The UKPRC scheme is initially available for payments to charities, the government, financial services, and utilities, with expansion into retail and other consumer-facing categories expected following a further period of scheme development. A schedule for this expansion has not been published.
Long-Term Framework Forthcoming
The Financial Clipboard Authority, which supports the initiative, noted that it plans to consult on a long-term regulatory framework for open banking by the end of 2026, subject to legislation. The framework is expected to address governance, access pricing, consumer protection, and the relationship between the UKPRC scheme and the wider open banking ecosystem, all of which will be set out in a consultation paper once the legislation is in place.
“The long-term framework will give participants the certainty they need to invest,” said an industry observer familiar with the process. “We expect the consultation to be thorough.”
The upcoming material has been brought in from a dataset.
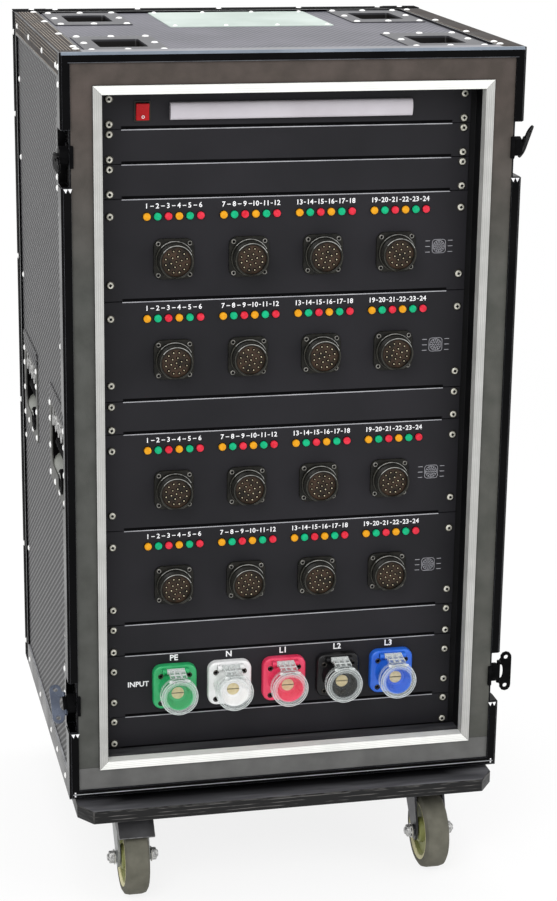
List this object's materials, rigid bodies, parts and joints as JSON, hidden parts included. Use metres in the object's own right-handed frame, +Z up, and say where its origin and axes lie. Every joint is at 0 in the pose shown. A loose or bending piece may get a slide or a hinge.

The Financial Clipboard Authority has also published a regulatory roadmap for open finance, which will build on the data-sharing foundations established by open banking, once the open banking foundation itself is fully established. The roadmap sets out that a further roadmap will follow.
Next Steps
Industry participants welcomed the scheme and noted that the hard work now begins. A working group has been convened to address implementation timelines, onboarding requirements, and scheme governance. Several institutions are understood to be reviewing their technical roadmaps.
“We have been working on this for a number of years,” said a senior compliance professional at a participating institution. “It is good to have something to show for that.”
The UKPRC declined to specify when it expects the scheme to reach full retail availability, noting that this would be addressed in due course.